Quel bruit c’était, en effet. Les manifestations ont montré au monde que les Arabes sont capables de beaucoup plus que d’inspirer de la pitié ou d’être réduits à des statistiques de chômage et d’analphabétisme ou à des sujets dociles de dirigeants « modérés », mais « forts » (un acronyme pour les dictateurs amis).

Les temps changent, et les commentaires du député britannique George Galloway sur le rugissement du lion arabe semblent encore plus vrais de jour en jour. Les Egyptiens se sont révoltés avec panache, et leur révolution restera dans les livres d’histoire associée à des adjectifs comme « grande », « noble » et « historique ».

À vrai dire, les Arabes ont eu leur juste part des « révolutions » de palais. Les régimes arabes ont toujours eu le chic dans la façon dont ils exploitaient ce mot pour qualifier leurs coups d’Etat militaires ou autres pirouettes conçues pour impressionner ou intimider les masses. Dans toute l’histoire moderne du monde arabe se révèle une utilisation abondante du mot « thawra » - révolution. Le label a été utile, tous ceux osant critiquer le régime ou revendiquer des droits fondamentaux (tels que celui de s’alimenter) pouvaient alors être dénoncés comme ennemis de n’importe quelle révolution auto-proclamée.

D’innombrables prisonniers politiques arabes ont été désignés comme « al ’a’da’ Thawra » - ennemis de la révolution - et ils ont payé un lourd tribut pour leurs « crimes ». Rien qu’en Egypte, il ressort d’après des estimations approximatives que le nombre actuel de prisonniers politiques (appartenant à différents horizons idéologiques) est de 20 000. Le chiffre doit être beaucoup plus important maintenant que les nouveaux ennemis de la révolution - c’est à dire l’essentiel de la population égyptienne - ont osé exiger les libertés, les droits, la démocratie, et ce qui est le plus tabou : la justice sociale.
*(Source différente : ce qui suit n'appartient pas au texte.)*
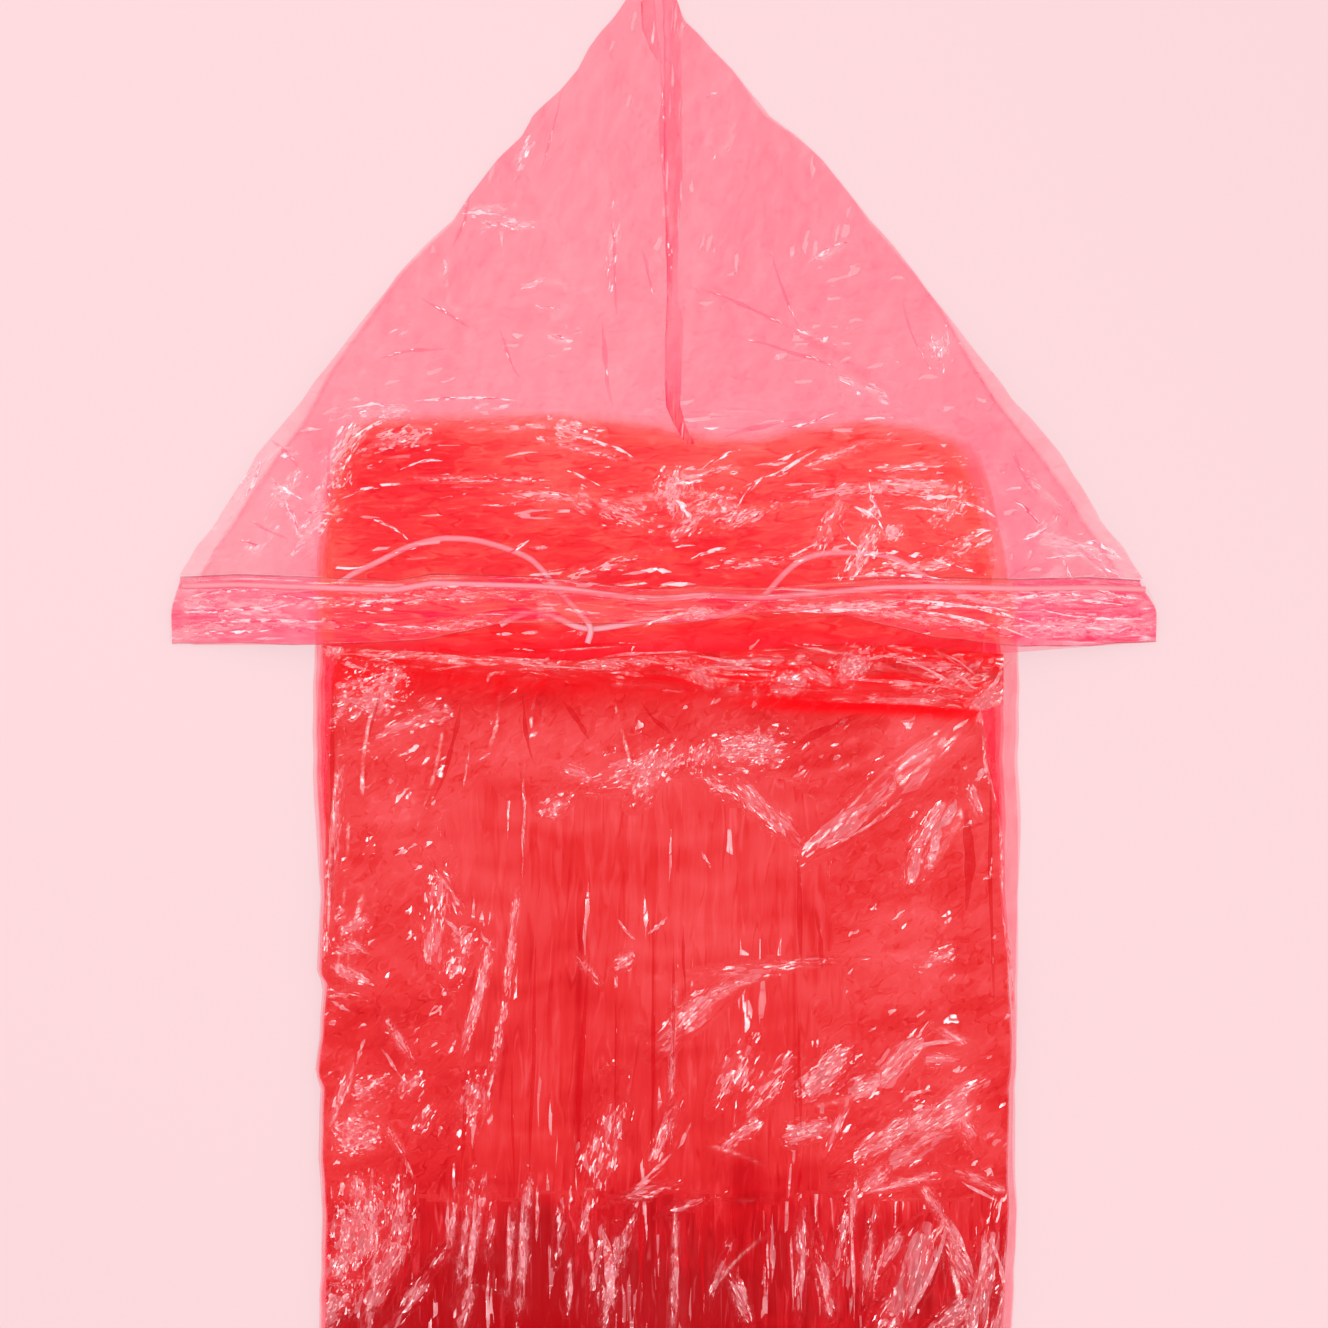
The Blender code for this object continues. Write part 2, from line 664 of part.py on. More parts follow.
def add_neck_seam():
    """The gathered neck seam: a band of small pleats that run together into a knot at the right."""
    rows = len(PLEAT_PROFILE)
    rings = []
    for number, place in enumerate(pleat_edges()):
        upper = between(NECK, "x", "hood_edge", place) - GAP
        lower = between(NECK, "x", "seam_edge", place)
        rise = between(NECK, "x", "rise", place) * (number % 2)
        slant = between(NECK, "x", "slant", place)
        low = []
        for row, share in enumerate(PLEAT_PROFILE):
            down = row / (rows - 1)
            x = place + slant * down
            y = upper + (lower - upper) * down
            knot = max(0.0, 1 - (Vector((x, y)) - KNOT).length / KNOT_RADIUS)
            knot *= KNOT_RISE * min(1.0, KNOT_SHARE * share)
            low.append((x, y, OVER_FRONT + rise * share + knot))
        rings.append(low + [(x, y, z + FILM) for x, y, z in reversed(low)])
    return add_loft("neck_seam", rings, FILM_RED, capped=True)


# ---------------------------------------------------------------- hood


def hood_back_low(x, y):
    """The lower side of the hood's under layer: on the body, and down to the surface around it."""
    return ramp(beyond_body(x, y), *HOOD_BACK_STEP, OVER_FRONT, 0.0)


def hood_front_low(x, y):
    """The lower side of the hood's upper layer, without its folds."""
    over_body = ramp(y, LOFT_END_Y, LOFT_FADE_Y, OVER_CORDS, OVER_HOOD_BACK)
    return ramp(beyond_body(x, y), *HOOD_FRONT_STEP, over_body, FILM + GAP)


def step_line(distance):
    """The line at one distance outside the body's upper part, from its left to its right."""
    rows = sorted((row for row in BODY_EDGE if row.y > STEP_LOW_Y), key=lambda row: row.y)
    left = [(row.left - distance, row.y) for row in rows if row.y < SHOULDER_Y]
    right = [(row.right + distance, row.y) for row in rows if row.y < SHOULDER_Y]
    top = SHOULDER_Y + distance
    corner_left = (rows[-1].left - distance, top)
    corner_right = (rows[-1].right + distance, top)
    return left + [corner_left, corner_right] + right[::-1]


def hood_outline():
    """The outline of the flattened hood, closed along the neck seam."""
    rows = [row for row in HOOD_EDGE if row.y > 0]
    right = [(row.right, row.y) for row in rows]
    left = [(row.left, row.y) for row in reversed(rows)]
    bottom = [(row.x, row.hood_edge) for row in NECK]
    return right + left + bottom


def seam_edge(side):
    """One long edge of the weld: side is -1 for the left one and 1 for the right one."""
    return [(row.middle + side * row.width / 2, row.y) for row in HOOD_SEAM]


def hood_plan():
    """One net of triangles that both layers of the hood and the weld on them share."""
    outline = hood_outline()
    lines = fold_lines(HOOD_FOLDS)
    lines += [step_line(distance) for distance in HOOD_BACK_STEP + HOOD_FRONT_STEP]
    left = seam_edge(-1)
    lines.append(left + seam_edge(1)[::-1] + left[:1])
    lines.append([(row.x, row.upper + GAP) for row in HEM])
    for y in (LOFT_END_Y, LOFT_FADE_Y):
        lines.append([(-LOFT_HALF_WIDTH, y), (LOFT_HALF_WIDTH, y)])
    return make_plan(outline, lines, fill_points(outline, HOOD_FOLDS))


def add_hood(plan):
    """The hood's under layer, its upper layer above the hem, and the weld on the upper layer."""

    def above_hem(point):
        return point[1] > between(HEM, "x", "upper", point[0]) + GAP

    weld = seam_edge(-1) + seam_edge(1)[::-1]

    def front_low(x, y):
        return hood_front_low(x, y) + folds_height(HOOD_FOLDS, (x, y))

    def weld_low(x, y):
        return front_low(x, y) + FILM + GAP

    wall_from_plan("hood_back", plan, hood_back_low, FILM_PINK)
    wall_from_plan("hood_front", part_of_plan(plan, above_hem), front_low, FILM_PINK)
    on_weld = part_of_plan(plan, lambda point: inside(point, weld))
    wall_from_plan("hood_seam", on_weld, weld_low, WELD_RED)


# ---------------------------------------------------------------- hem and string

HEM_STATION = 15.0  # longest distance between two sections of the hem
HEM_LEAST_STATION = 4.0  # shortest one
HEM_FLAT = 2 * FILM + GAP  # height of the hem where its two walls lie on each other
HEM_FULL = 2 * FILM + 2 * GAP + CORD  # height around the string
STRING_HALF = 2.6  # half of the width that is fully open around the string
HEM_SLOPE = 6.0  # width over which the hem rises to the string
HEM_FOOT_RISE = 0.6  # how much the hem is higher where that slope starts
HEM_LIP = 2.5  # least width of the flat lip below that slope


def hem_low(x):
    """The underside of the hem: over the string's free ends, and on the hood's wings."""
    lift = between(HEM, "x", "lift", x)
    outside = beyond_body(x, 0.0)
    return ramp(outside, *HEM_STEP, OVER_CORDS, FILM + GAP) + lift


def hem_stations():
    """Places along the hem: every row of its table, both ends of each step, and some between."""
    places = [row.x for row in HEM]
    left = between(BODY_EDGE, "y", "left", 0.0)
    right = between(BODY_EDGE, "y", "right", 0.0)
    for distance in HEM_STEP:
        places += [left - distance, right + distance]
    places.sort()
    stations = [places[0]]
    for place in places[1:]:
        if place - stations[-1] < HEM_LEAST_STATION and place != places[-1]:
            continue
        count = math.ceil((place - stations[-1]) / HEM_STATION)
        start = stations[-1]
        stations += [start + (place - start) * step / count for step in range(1, count + 1)]
    return stations


def hem_section(x):
    """Half widths and heights of the hem at one place: (y, height) from its lower edge up."""
    upper = between(HEM, "x", "upper", x)
    lower = between(HEM, "x", "lower", x)
    string = between(HEM, "x", "string", x)
    return [
        (lower, HEM_FLAT),
        (max(string - STRING_HALF - HEM_SLOPE, lower + HEM_LIP), HEM_FLAT + HEM_FOOT_RISE),
        (string - STRING_HALF, HEM_FULL),
        (string + STRING_HALF, HEM_FULL),
        (upper, HEM_FLAT),
    ]


def add_hood_hem():
    """The channel: a flattened tube with open ends, whose walls part round the string."""
    rings = []
    for x in hem_stations():
        low = hem_low(x)
        section = hem_section(x)
        outer = [(x, y, low) for y, _ in section]
        outer += [(x, y, low + height) for y, height in reversed(section)]
        hollow = list(section)
        hollow[0] = (section[0][0] + FILM, HEM_FLAT)
        hollow[-1] = (section[-1][0] - FILM, HEM_FLAT)
        inner = [(x, y, low + FILM) for y, _ in hollow]
        inner += [(x, y, low + height - FILM) for y, height in reversed(hollow)]
        rings.append((outer, inner))
    outward = [outer for outer, _ in rings]
    inward = [inner for _, inner in reversed(rings)]
    return add_loft("hood_hem", outward + inward, WELD_RED, capped=False)


def smooth_route(points, step):
    """Points about one step apart on a smooth curve through a route's own points."""
    ends = [points[0] * 2 - points[1]] + points + [points[-1] * 2 - points[-2]]
    dense = []
    for first, start, end, last in zip(ends, ends[1:], ends[2:], ends[3:]):
        for number in range(CURVE_STEPS):
            t = number / CURVE_STEPS
            dense.append(
                (
                    2 * start
                    + (end - first) * t
                    + (2 * first - 5 * start + 4 * end - last) * t * t
                    + (3 * start - first - 3 * end + last) * t * t * t
                )
                / 2
            )
    dense.append(points[-1])
    lengths = [0.0]
    for start, end in zip(dense, dense[1:]):
        lengths.append(lengths[-1] + (end - start).length)
    count = round(lengths[-1] / step)
    found = []
    index = 0
    for number in range(count + 1):
        wanted = lengths[-1] * number / count
        while index < len(lengths) - 2 and lengths[index + 1] < wanted:
            index += 1
        share = (wanted - lengths[index]) / (lengths[index + 1] - lengths[index])
        found.append(dense[index].lerp(dense[index + 1], share))
    return found


def add_tube(name, points):
    """A round string along points in millimetres."""
    curve = bpy.data.curves.new(name, "CURVE")
    curve.dimensions = "3D"
    curve.bevel_depth = CORD / 2 * MM
    curve.bevel_resolution = TUBE_SIDES
    curve.use_fill_caps = True
    spline = curve.splines.new("POLY")
    spline.points.add(len(points) - 1)
    for target, point in zip(spline.points, points):
        target.co = (*(point * MM), 1.0)
    curve.materials.append(material(*STRING_PINK))
    obj = bpy.data.objects.new(name, curve)
    bpy.context.scene.collection.objects.link(obj)
    return obj


def add_string():
    """The string: one stretch inside the hem, and the two free ends under the hood's front."""
    inside_level = FILM + GAP + CORD / 2
    channel = [
        Vector((x, between(HEM, "x", "string", x), hem_low(x) + inside_level))
        for x in hem_stations()[1:-1]
    ]
    add_tube("drawstring_channel", channel)
    for name, route in (("drawstring_left_end", LEFT_END), ("drawstring_right_end", RIGHT_END)):
        points = [Vector((row.x, row.y, CORD_LEVEL + row.lift)) for row in route]
        add_tube(name, smooth_route(points, ROUTE_STEP))


# ---------------------------------------------------------------- the whole poncho


def centre_footprint():
    """Moves everything together, so that the footprint's middle is the origin."""
    bpy.context.view_layer.update()
    corners = [
        obj.matrix_world @ Vector(corner) for obj in bpy.data.objects for corner in obj.bound_box
    ]
    xs = [corner.x for corner in corners]
    ys = [corner.y for corner in corners]
    middle = Vector(((min(xs) + max(xs)) / 2, (min(ys) + max(ys)) / 2, 0.0))
    for obj in bpy.data.objects:
        obj.location -= middle


def main():
    for obj in list(bpy.data.objects):
        bpy.data.objects.remove(obj, do_unlink=True)
    add_back_panel()
    add_folded_sides()
    add_front_panel()
    add_neck_seam()
    add_hood(hood_plan())
    add_hood_hem()
    add_string()
    centre_footprint()


main()
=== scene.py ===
"""The look of a rain poncho of thin red film, laid face up, folded lengthwise, its hood flat.

Lengths in the tables are millimetres in the drawing that the model was made from: the origin is
the middle of the hood's hem, x runs to the right and y up towards the hood's point. Heights are
above the surface. ORIGIN_X and ORIGIN_Y place that drawing in the frame.
"""
import math
from collections import namedtuple

import bpy
import numpy as np
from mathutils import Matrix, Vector


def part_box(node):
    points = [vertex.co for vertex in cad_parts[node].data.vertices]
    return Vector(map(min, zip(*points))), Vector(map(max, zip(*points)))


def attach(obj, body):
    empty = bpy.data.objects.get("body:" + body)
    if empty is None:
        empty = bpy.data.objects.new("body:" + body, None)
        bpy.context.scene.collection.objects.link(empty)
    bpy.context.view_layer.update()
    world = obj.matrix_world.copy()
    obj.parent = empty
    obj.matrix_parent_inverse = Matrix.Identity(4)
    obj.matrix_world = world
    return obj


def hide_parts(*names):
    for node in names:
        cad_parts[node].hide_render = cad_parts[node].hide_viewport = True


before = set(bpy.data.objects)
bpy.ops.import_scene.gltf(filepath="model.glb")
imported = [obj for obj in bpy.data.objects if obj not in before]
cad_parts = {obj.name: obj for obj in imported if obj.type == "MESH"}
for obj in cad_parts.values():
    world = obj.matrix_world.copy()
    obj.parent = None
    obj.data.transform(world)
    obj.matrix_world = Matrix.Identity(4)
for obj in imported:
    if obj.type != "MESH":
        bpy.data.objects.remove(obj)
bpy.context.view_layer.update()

MM = 0.001
HOOD_POINT_Y = 393.0
HOOD_LEFT_X = -296.4
hood_low, hood_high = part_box("hood_back")
ORIGIN_X = hood_low.x - HOOD_LEFT_X * MM
ORIGIN_Y = hood_high.y - HOOD_POINT_Y * MM
BODY = "root"

# ---------------------------------------------------------------- sizes, millimetres

SHOULDER_Y = 138.0
BODY_HEM_Y = -882.0
PHOTO_BOTTOM_Y = -413.0
PHOTO_WIDTH = 796.8  # how much of the surface the photo shows
PHOTO_MIDDLE_Y = -14.4
CORD = 3.6

# Levels of the films above the surface.
BACK_FILM = 0.35
SIDE_FILMS = (1.7, 2.3, 2.9, 3.5)
FRONT_FILM = 4.5
NECK_FILM = 5.9
HOOD_BACK_FILM = 5.8
CORD_LEVEL = 8.4
HOOD_FRONT_FILM = 7.1
OVER_CORDS = 11.0
ON_SURFACE = 1.7

HOOD_BACK_STEP = (2.0, 60.0)
HOOD_FRONT_STEP = (0.0, 84.0)
HEM_STEP = (2.0, 80.0)
LOFT_END_Y = 66.0
LOFT_FADE_Y = 98.0


def table(kind, rows):
    """A list of named rows."""
    return [kind(*row) for row in rows]


# ---------------------------------------------------------------- outlines, millimetres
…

S’il y a une révolution digne de ce nom, c’est bien celle-ci. Merci à l’Egypte, les gens du monde entier ont été obligés de repenser leur vision des « Arabes ». Même certains d’entre nous qui persistaient à dire que l’avenir du Moyen-Orient ne pouvait être décidé que par le peuple, avaient finalement commencé à perdre espoir.
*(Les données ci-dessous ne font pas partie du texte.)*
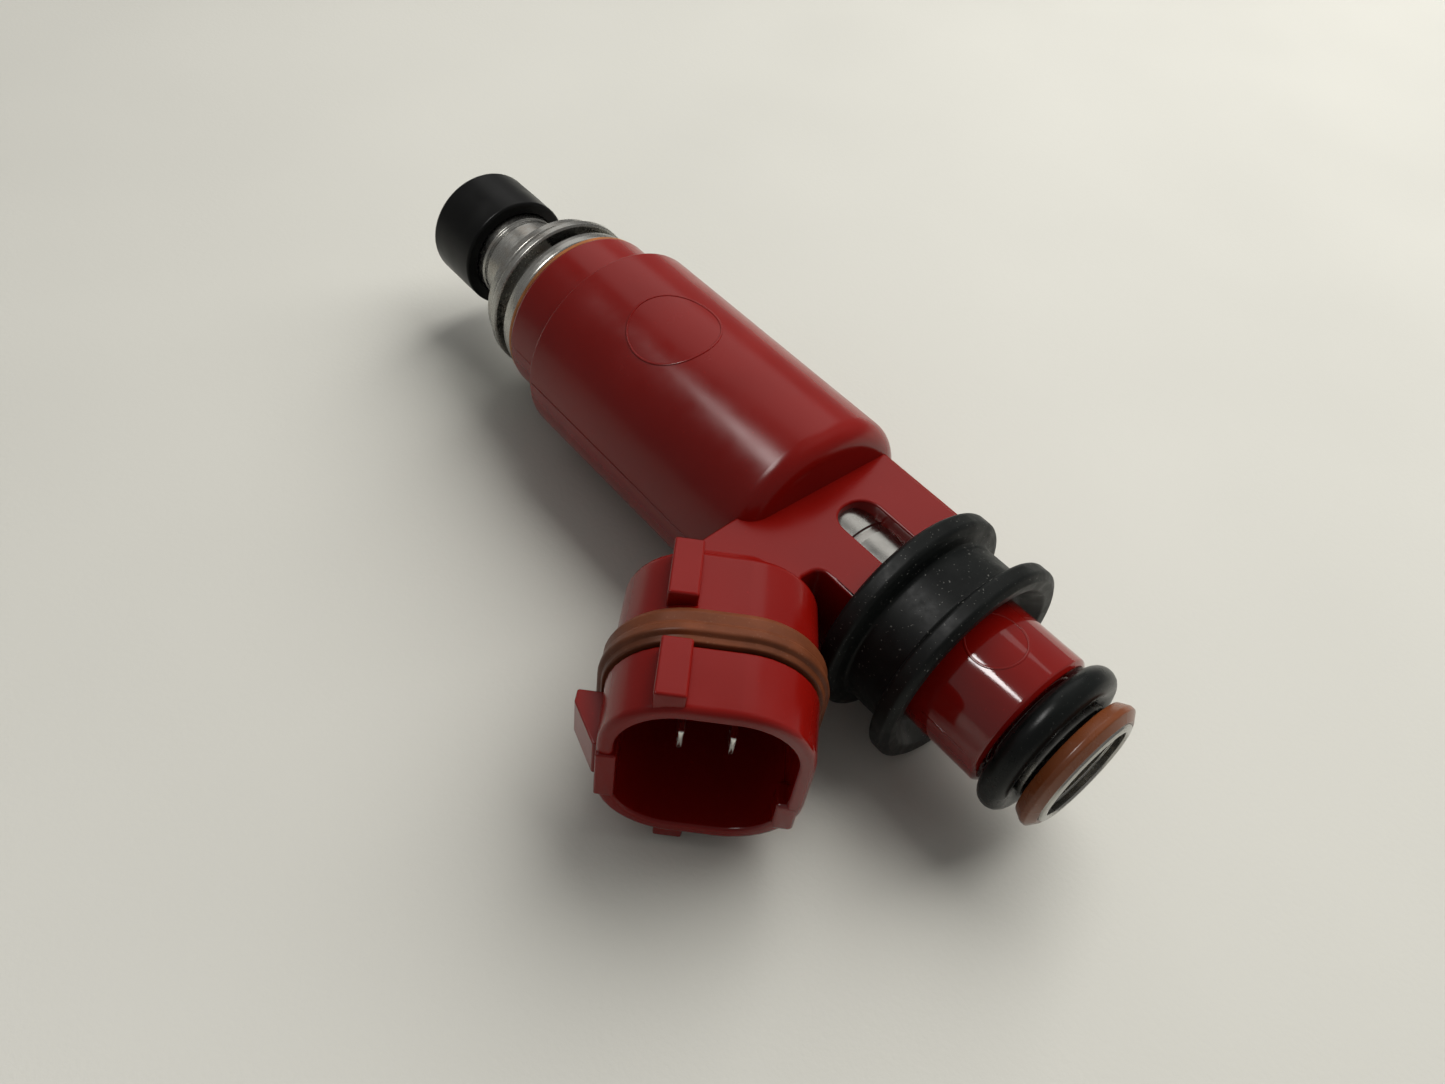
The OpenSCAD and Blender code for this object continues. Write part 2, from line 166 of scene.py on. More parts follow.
def rounded(corners, closed=True, steps=6, lead=0.05):
    """Outline through corners (a, b, radius), each corner replaced by an arc of that radius.

    The arc touches both sides at radius * tan(turn / 2) from the corner. A point a little way
    along each straight side keeps its shading flat.
    """
    points = np.array([c[:2] for c in corners], float)
    count = len(points)
    runs = []
    for i, corner in enumerate(corners):
        here = points[i]
        if not closed and i in (0, count - 1):
            runs.append(here[None])
            continue
        into = here - points[i - 1]
        out = points[(i + 1) % count] - here
        into_len, out_len = np.linalg.norm(into), np.linalg.norm(out)
        into, out = into / into_len, out / out_len
        turn = math.acos(float(np.clip(into @ out, -1, 1)))
        if turn < 0.02:
            runs.append(here[None])
            continue
        reach = min(corner[2] * math.tan(turn / 2), 0.45 * into_len, 0.45 * out_len)
        radius = reach / math.tan(turn / 2)
        side = math.copysign(1, into[0] * out[1] - into[1] * out[0])
        normal = side * np.array([-into[1], into[0]])
        angle = np.linspace(0, turn, steps + 1)[:, None]
        centre = here - into * reach + normal * radius
        arc = centre - normal * radius * np.cos(angle) + into * radius * np.sin(angle)
        before = here - into * (reach + min(lead, 0.04 * into_len))
        after = here + out * (reach + min(lead, 0.04 * out_len))
        runs.append(np.vstack([before, arc, after]))
    return np.vstack(runs)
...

Nous avons tout entendu : que nos paroles étaient superflues, sentimentales, et, au mieux, une opportunité pour une réflexion poétique mais pas pour la politique réelle. Maintenant nous savons que tout ce temps nous avons eu raison. L’Egypte est la plus claire et véridique manifestation de la possibilité que les peuples façonnent leur propre histoire - et non seulement au Moyen-Orient, mais partout dans le monde.

La révolution populaire spontanée en Egypte a été un soulèvement des plus dignes, rompant avec le sentiment d’humiliation collective que les Arabes ont ressenti pendant tant d’années, mais encore aiguisé depuis l’invasion et le viol si flagrant de l’Irak par les Américains.

« C’en était devenu presque un fardeau d’être un Arabe », a déclaré à Al Jazeera un de ses correspondants. La mention « du Moyen-Orient » est devenu un motif suffisant pour être suspect dans les aéroports internationaux. Il n’est même pas jugé entièrement raciste de poser des questions du genre : « Vous les Arabes, êtes-vous capables de construire une démocratie ».

En fait, des discussions échauffées dans les médias émanaient des questions sur ce que les Arabes ont été - ou plutôt, n’ont pas été - capables de réaliser. Chaque guerre contre les Arabes a été faite sous le prétexte « d’apporter » quelque chose à des peuples qui semblaient bloqués par leurs propres échecs collectifs. Dans un de mes premiers cours de sciences politiques à l’Université de Washington, il y a des années, le professeur nous avait annoncé que « nous étudierions le Moyen-Orient, qui se compose de gouvernements forts et de peuples faibles. » À l’exception d’Israël, bien sûr.

Les médias nous ont longtemps saoulés avec l’affirmation qu’Israël est la seule démocratie du Moyen-Orient. Combiné avec de sérieux doutes sur la disposition des Arabes pour la démocratie, la conclusion allait d’elle-même : Israël porte des valeurs similaires à celles des États-Unis, de l’Occident, du Premier Monde, de l’hémisphère civilisé, et les Arabes incarnent tous les maux du monde. Il importe peu que les régimes arabes aient produit des « puissants » avec le soutien de leurs bienfaiteurs occidentaux, ou que l’oppression - au nom de la lutte contre les ennemis de la paix et du progrès - ait été encouragée, financée et orchestrée avec les intérêts occidentaux à l’esprit.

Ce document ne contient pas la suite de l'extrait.